Kanzlerin Merkel hatte sich den Ärger europäischer Partnerländer zugezogen, weil sie Euro- Sünder bei dauerhafter Verletzung der Schuldenregeln langfristig notfalls aus dem Währungsverbund ausschließen lassen will. Schäuble stellte im Interview mit dem Deutschlandfunk klar, vor der Nordrhein- Westfalen-Wahl am 9. Mai werde es keine Entscheidung über Steuersenkungen geben. Darüber werde erst zwischen Mitte Mai und Ende Juni entschieden.

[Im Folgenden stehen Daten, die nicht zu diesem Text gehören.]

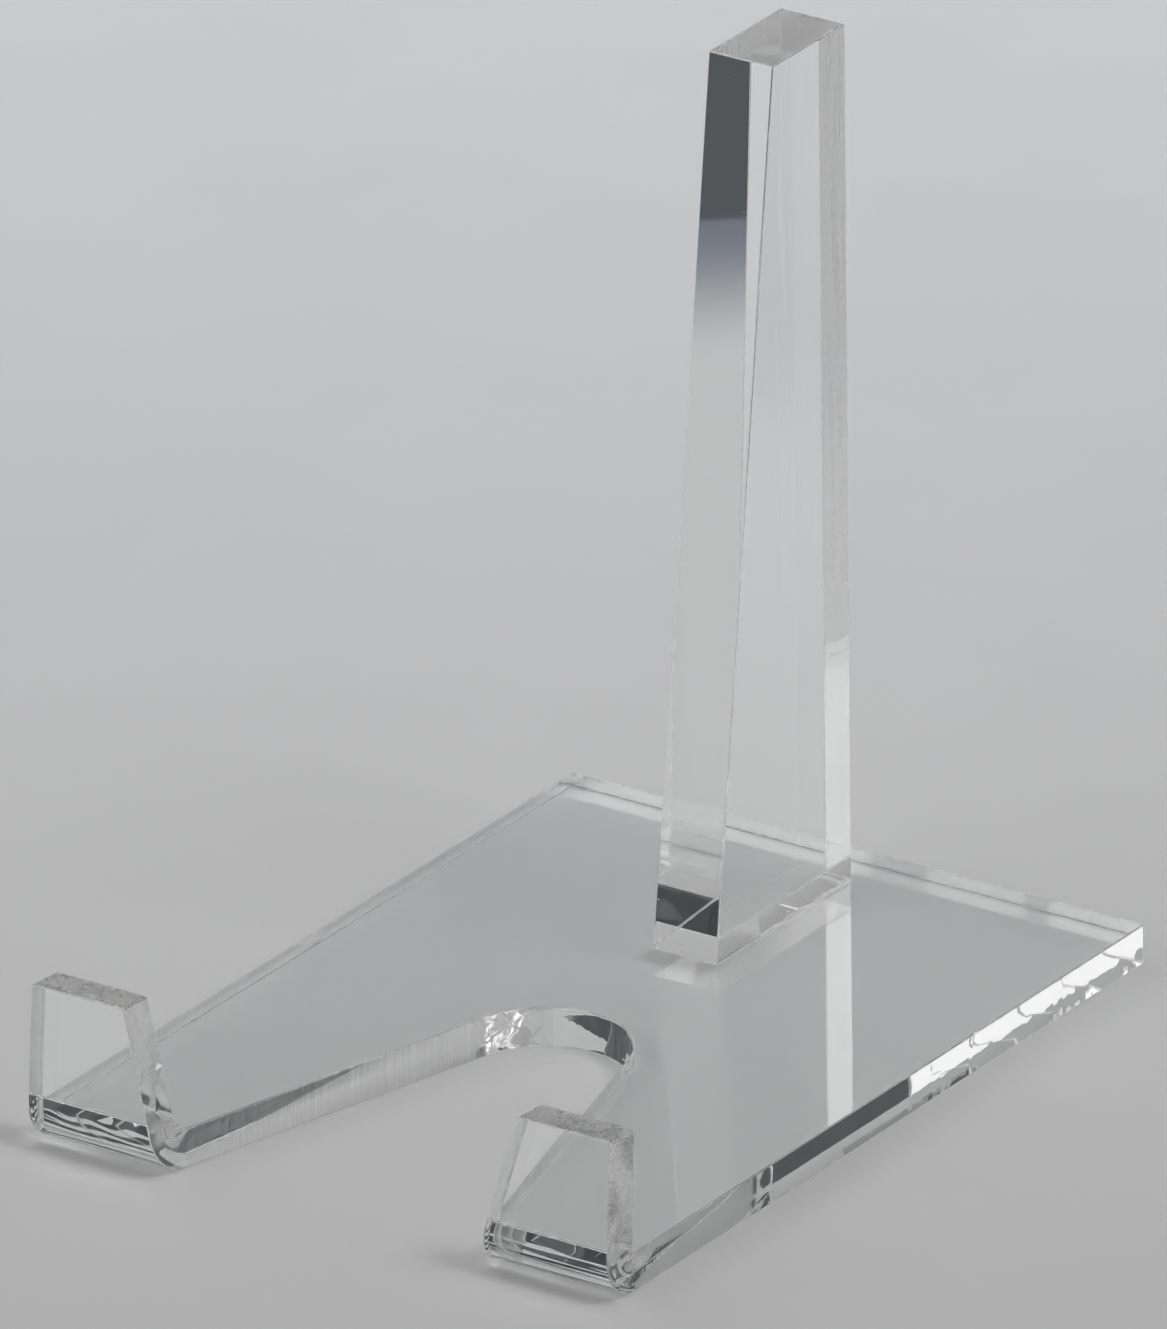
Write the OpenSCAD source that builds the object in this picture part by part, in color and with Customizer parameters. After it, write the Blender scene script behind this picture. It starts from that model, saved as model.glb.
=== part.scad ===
// Plate display stand in clear acrylic: one sheet, notched at the front and bent up into two lips,
// with a solid tapered post cemented on near its back edge.
// A plate's rim stands on the two prongs behind the lips, and its back leans on the post.
// Frame: X to the side, Y from front to back, Z up. The origin is on the table, under the middle of the stand.

/* [Base sheet] */
// Width of the base, side to side
base_w = 101.6; // [92:0.1:112]
// Depth of the base, from the back edge to the front of the lips
base_d = 142.3; // [130:0.1:200]
// Thickness of the sheet
sheet_t = 6.3; // [4:0.1:8]

/* [Lips] */
// Height of the lips' front top edge above the table
lip_h = 26; // [18:0.5:34]
// Angle by which the lips lean back, past upright
lip_lean = 3.8; // [0:0.1:10]
// Radius on the inside of the bend
bend_inner_r = 0.8; // [0.3:0.1:3]

/* [Notch] */
// Width of each prong where the bend starts
prong_w = 23; // [21:0.1:27]
// Depth of the notch, from the front of the lips to its round end
notch_depth = 72.1; // [64:0.1:76]
// Radius of the notch's round end
notch_r = 13.25; // [8:0.05:15]

/* [Post] */
// Thickness of the post, side to side
post_w = 11.2; // [8:0.1:20]
// Height of the post's top above the table
stand_h = 143.9; // [100:0.1:220]
// Depth of the post at its foot
post_foot_d = 36.1; // [24:0.1:40]
// Depth of the post at its top
post_top_d = 19.1; // [10:0.1:22]
// Gap between the base's back edge and the post's upright back face
post_setback = 10; // [4:0.1:12]

/* [Cement joint] */
// Thickness of the cement between the post and the base
cement_t = 0.1; // [0.05:0.01:0.2]
// Bare rim between the edge of the cement and the edge of the post's foot
cement_inset = 0.4; // [0.2:0.1:1]

/* [Hidden] */
$fn = 96;

// Depth past a face that a cutter needs to cut cleanly
over = 1;

y_back = base_d / 2;
y_front = -base_d / 2;

// The bend turns about an axis along X, at y_bend and bend_outer_r above the table.
bend_outer_r = bend_inner_r + sheet_t;
bend_angle = 90 + lip_lean;
y_bend = y_front + bend_outer_r;
bend_length = (bend_inner_r + sheet_t / 2) * bend_angle * PI / 180;
lip_length = (lip_h - bend_outer_r * (1 + sin(lip_lean))) / cos(lip_lean);

// Each side of the notch runs straight from the bend to the round end, and is tangent to it.
gap_bend = base_w / 2 - prong_w;
notch_centre_y = y_front + notch_depth - notch_r;
notch_reach = notch_centre_y - y_bend;
notch_angle = atan2(gap_bend, notch_reach) - asin(notch_r / norm([gap_bend, notch_reach]));
tangent_x = notch_r * cos(notch_angle);
tangent_y = notch_centre_y + notch_r * sin(notch_angle);

// Half the gap between the prongs goes on growing at the same slope round the bend and up the lips.
notch_slope = tan(notch_angle);
gap_lip = gap_bend + notch_slope * bend_length;
gap_top = gap_lip + notch_slope * lip_length;

post_back_y = y_back - post_setback;
post_z = sheet_t + cement_t;

// The flat part of the sheet, from the bend to the back edge
module flat_sheet() {
    translate([-base_w / 2, y_bend, 0])
        cube([base_w, y_back - y_bend, sheet_t]);
}

// The bend: a sector of a ring about an axis along X, from the table round to the foot of the lips
module sheet_bend() {
    translate([-base_w / 2, y_bend, bend_outer_r])
        rotate([0, 90, 0])
            mirror([0, 1, 0])
                rotate_extrude(angle = bend_angle)
                    translate([bend_inner_r, 0])
                        square([sheet_t, base_w]);
}

// The lips' stretch of the sheet, before the gap between them is cut
module lip_sheet() {
    translate([0, y_bend, bend_outer_r])
        rotate([-lip_lean, 0, 0])
            translate([-base_w / 2, -bend_outer_r, 0])
                cube([base_w, sheet_t, lip_length]);
}

// Cutter for the notch in the flat part: a round end and two sides that open towards the front
module notch_cut() {
    translate([0, 0, -over])
        linear_extrude(height = sheet_t + 2 * over) {
            translate([0, notch_centre_y])
                circle(r = notch_r);
            polygon([
                [tangent_x, tangent_y],
                [gap_bend, y_bend],
                [gap_bend, y_bend - over],
                [-gap_bend, y_bend - over],
                [-gap_bend, y_bend],
                [-tangent_x, tangent_y]
            ]);
        }
}

// The gap between the lips, seen from the front: it widens from the table up.
// The whole gap starts below the table, and its upper part starts where the bend turns upright.
module whole_gap_outline() {
    gap_over = gap_top + notch_slope * over;
    polygon([
        [gap_bend, -over],
        [gap_bend, 0],
        [gap_lip, bend_outer_r],
        [gap_top, lip_h],
        [gap_over, lip_h + over],
        [-gap_over, lip_h + over],
        [-gap_top, lip_h],
        [-gap_lip, bend_outer_r],
        [-gap_bend, 0],
        [-gap_bend, -over]
    ]);
}

module upper_gap_outline() {
    gap_over = gap_top + notch_slope * over;
    polygon([
        [gap_lip, bend_outer_r],
        [gap_top, lip_h],
        [gap_over, lip_h + over],
        [-gap_over, lip_h + over],
        [-gap_top, lip_h],
        [-gap_lip, bend_outer_r]
    ]);
}

// Cutter for that gap: it stops at the bend, and only its upper part reaches back past the lips' lean
module lip_gap_cut() {
    front_reach = bend_outer_r + over;
    lean_reach = lip_h * tan(lip_lean) + over;
    translate([0, y_bend, 0])
        rotate([90, 0, 0])
            linear_extrude(height = front_reach)
                whole_gap_outline();
    translate([0, y_bend + lean_reach, 0])
        rotate([90, 0, 0])
            linear_extrude(height = lean_reach + front_reach)
                upper_gap_outline();
}

// One bent sheet: the base, its two prongs and their lips
module base_plate() {
    color([0.90, 0.94, 0.94, 0.35])
        difference() {
            union() {
                flat_sheet();
                sheet_bend();
                lip_sheet();
            }
            notch_cut();
            lip_gap_cut();
        }
}

// The solid post: upright at the back, leaning back at the front
module back_post() {
    color([0.92, 0.94, 0.95, 0.35])
        rotate([90, 0, 90])
            linear_extrude(height = post_w, center = true)
                polygon([
                    [post_back_y - post_foot_d, post_z],
                    [post_back_y, post_z],
                    [post_back_y, stand_h],
                    [post_back_y - post_top_d, stand_h]
                ]);
}

// The thin layer of set cement that holds the post to the base
module cement_film() {
    color([0.95, 0.96, 0.96, 0.35])
        translate([
            -post_w / 2 + cement_inset,
            post_back_y - post_foot_d + cement_inset,
            sheet_t
        ])
            cube([post_w - 2 * cement_inset, post_foot_d - 2 * cement_inset, cement_t]);
}

base_plate();
back_post();
cement_film();
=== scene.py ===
import math

import bmesh
import bpy
from mathutils import Euler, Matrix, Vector


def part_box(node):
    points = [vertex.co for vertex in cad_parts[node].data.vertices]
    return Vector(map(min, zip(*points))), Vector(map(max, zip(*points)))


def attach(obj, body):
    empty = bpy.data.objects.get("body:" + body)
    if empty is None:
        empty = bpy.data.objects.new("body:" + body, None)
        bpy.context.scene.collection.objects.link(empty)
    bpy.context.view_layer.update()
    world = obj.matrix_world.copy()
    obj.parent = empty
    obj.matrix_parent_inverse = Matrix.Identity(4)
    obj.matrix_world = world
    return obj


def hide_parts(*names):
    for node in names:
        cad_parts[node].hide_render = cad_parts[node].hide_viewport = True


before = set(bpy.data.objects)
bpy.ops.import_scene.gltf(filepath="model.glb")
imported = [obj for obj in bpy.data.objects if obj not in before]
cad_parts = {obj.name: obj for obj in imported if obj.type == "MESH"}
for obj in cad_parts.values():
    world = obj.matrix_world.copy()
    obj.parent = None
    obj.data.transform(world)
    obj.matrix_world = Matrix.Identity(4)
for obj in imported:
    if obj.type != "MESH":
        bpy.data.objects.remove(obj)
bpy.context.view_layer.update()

# Clear acrylic plate stand: a bent, notched sheet, a solid tapered post, and the cement between them.
# Lengths are in metres, in the CAD frame: X to the side, Y from front to back, Z up.
MM = 0.001

# ---- Sizes read from the frame ----
SHEET_LOW, SHEET_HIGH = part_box("base_plate")
POST_LOW, POST_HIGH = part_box("back_post")
FILM_LOW, FILM_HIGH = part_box("cement_film")
HALF_W = SHEET_HIGH.x
BACK_Y = SHEET_HIGH.y
FRONT_Y = SHEET_LOW.y
LIP_HEIGHT = SHEET_HIGH.z
SHEET_T = FILM_LOW.z

# ---- Sizes the frame doesn't name: the CAD's own dimensions ----
BEND_INNER_R = 0.8 * MM
LIP_LEAN = math.radians(3.8)
PRONG_W = 23.0 * MM
NOTCH_R = 13.25 * MM
NOTCH_DEPTH = 72.1 * MM
POST_TOP_DEPTH = 19.1 * MM

# ---- Small shapes that only the looks have ----
EDGE_R = 0.22 * MM          # rounding of the sheet's long edges
CORNER_R = 0.5 * MM         # rounding of the sheet's upright corners
BULGE_IN = 0.7 * MM         # how far the bend's inside swells sideways
BULGE_OUT = 0.25 * MM       # how far the bend's outside draws in
BULGE_REACH = 0.35          # how far both run on past the bend, as a share of its length
BULGE_START = 0.35          # the swelling begins at this share of the thickness, counted from the outer face
POST_EDGE_R = 0.25 * MM     # rounding of the post's edges
BEAD_AND_GLINT_HEIGHT = 0.35 * MM     # height of the cement squeezed out along the post's foot, painted white as a painted highlight
RIGHT_BEAD_AND_GLINT_START = 11.5 * MM      # how far behind the post's front the bead on the right, with its painted highlight, begins
LEFT_BEAD_AND_GLINT_SHARE = 0.6       # how solid the thinner bead on the left is, which paints a highlight line
FILM_CLEARANCE = 0.02 * MM  # above and below the cement
FLOOR_GAP = 0.08 * MM       # air between the sheet and the table
MERGE_DISTANCE = 0.0001 * MM

# ---- The camera: a long lens, far away, a little above and to the right, with a slight tilt ----
CAMERA_TURN = math.radians(34.204)
CAMERA_RISE = math.radians(24.055)
CAMERA_TILT = math.radians(-0.657)
CAMERA_DISTANCE = 4.714
CAMERA_LENS_MM = 875.0
CAMERA_SENSOR_MM = 36.0
CAMERA_REACH = 100.0
CAMERA_AIM = (1.63 * MM, -2.99 * MM, 64.36 * MM)

# ---- Derived from those ----
BEND_OUTER_R = BEND_INNER_R + SHEET_T
BEND_ANGLE = math.pi / 2 + LIP_LEAN
BEND_Y = FRONT_Y + BEND_OUTER_R
BEND_LENGTH = (BEND_INNER_R + SHEET_T / 2) * BEND_ANGLE
LIP_LENGTH = (LIP_HEIGHT - BEND_OUTER_R * (1 + math.sin(LIP_LEAN))) / math.cos(LIP_LEAN)
GAP_BEND = HALF_W - PRONG_W
NOTCH_REACH = NOTCH_DEPTH - NOTCH_R - BEND_OUTER_R
NOTCH_ANGLE = math.atan2(GAP_BEND, NOTCH_REACH) - math.asin(NOTCH_R / math.hypot(GAP_BEND, NOTCH_REACH))
NOTCH_SLOPE = math.tan(NOTCH_ANGLE)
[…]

Die Regierung will für eine verlässliche Datengrundlage die Steuerschätzung vom 4. bis 6. Mai abwarten. Vom Ausgang der Wahl in Nordrhein-Westfalen hängt es ab, ob Schwarz-Gelb eine Mehrheit im Bundesrat behält. Umfragen zufolge wird die Landesregierung aus CDU und FDP keine Mehrheit mehr bekommen. Laut ZDF-„Politbarometer“ vom Freitag liegt die CDU in NRW derzeit bei 37 Prozent und die FDP bei acht Prozent. Die SPD kommt auf 33 Prozent und die Linke auf sechs Prozent, die Grünen liegen bei zwölf Prozent. Die Wahlforscher betonen aber, dass die Zahlen sich bis zum 9. Mai noch ändern können.
Bundestag genehmigt Rekordverschuldung
Am Freitag hatte der Bundestag den Haushalt 2010 mit einer Neuverschuldung von 80,2 Milliarden Euro verabschiedet. Das ist der bisherige Höchststand in der Nachkriegsgeschichte. Finanzminister Schäuble verteidigte die massive Verschuldung jedoch als notwendig, um die Folgen der Rezession zu mildern und der Finanzkrise entgegenzusteuern. Der CDU-Politiker versprach zum Schluss der viertägigen Etatberatungen zugleich, von 2011 an werde die Regierung strikt sparen. Seine Vorgabe: Jedes Jahr bis 2016 muss nun wegen der neuen Schuldenbremse das Defizit um zehn Milliarden Euro sinken. Details zu möglichen Einschnitten nannte Schäuble aber nicht. Der Etatentwurf für 2011 wird ab Mitte Mai bis Anfang Juli erarbeitet.
Schäuble wies Forderungen der Opposition zurück, schon in diesem Jahr massiv klimaschädliche Subventionen und Steuervergünstigungen zu streichen. Das wäre Gift für die Konjunktur in der gegenwärtigen Krise. Auch der FDP-Finanzexperte Jürgen Koppelin verlangte, der kommende Etat 2011 müsse „ein Haushalt der Bescheidenheit“ werden. An die Ministerien appellierte er, keine Ausgabenerhöhungen zu fordern und keine überzogenen Wunschkataloge aufzustellen.
Die Linken-Abgeordnete Gesine Lötzsch rechnete vor, dass die tatsächliche Neuverschuldung des Bundes dieses Jahr auf mehr als 124 Milliarden Euro klettert, wenn man die Schattenhaushalte zur Bankenstabilisierung und Konjunkturbelebung mit einrechnet. „Mehr Haushaltsnotstand geht wirklich nicht“, sagte sie. Trotzdem habe Bundeskanzlerin Angela Merkel den Bürgern Steuersenkungen versprochen, aber „ohne einen Cent in der Tasche“, kritisierte sie.
Den bisherigen Rekord bei der Neuverschuldung hatte 1996 der damalige CSU-Finanzminister Theo Waigel mit gut 40 Milliarden Euro aufgestellt. Über die Jahrzehnte hat allein der Bund einen Schuldenberg von mehr als 1.000 Milliarden Euro aufgehäuft. Zusammen mit Ländern und Gemeinden sind es knapp 1.700 Milliarden.
Größter Ausgabenposten des Bundes ist im laufenden Jahr mit 143,2 Milliarden Euro der Etat für Arbeit und Soziales, darauf entfallen knapp 45 Prozent des Gesamthaushalts. Dickster Brocken ist darin der Steuerzuschuss zur gesetzlichen Rentenkasse von rund 80 Milliarden Euro. Danach folgen als zweitgrößter Ausgabeposten schon die Zinszahlungen mit 38,9 Milliarden Euro. Über den drittgrößten Etat verfügt das Militär: Das Verteidigungsministerium darf 31,1 Milliarden Euro ausgeben.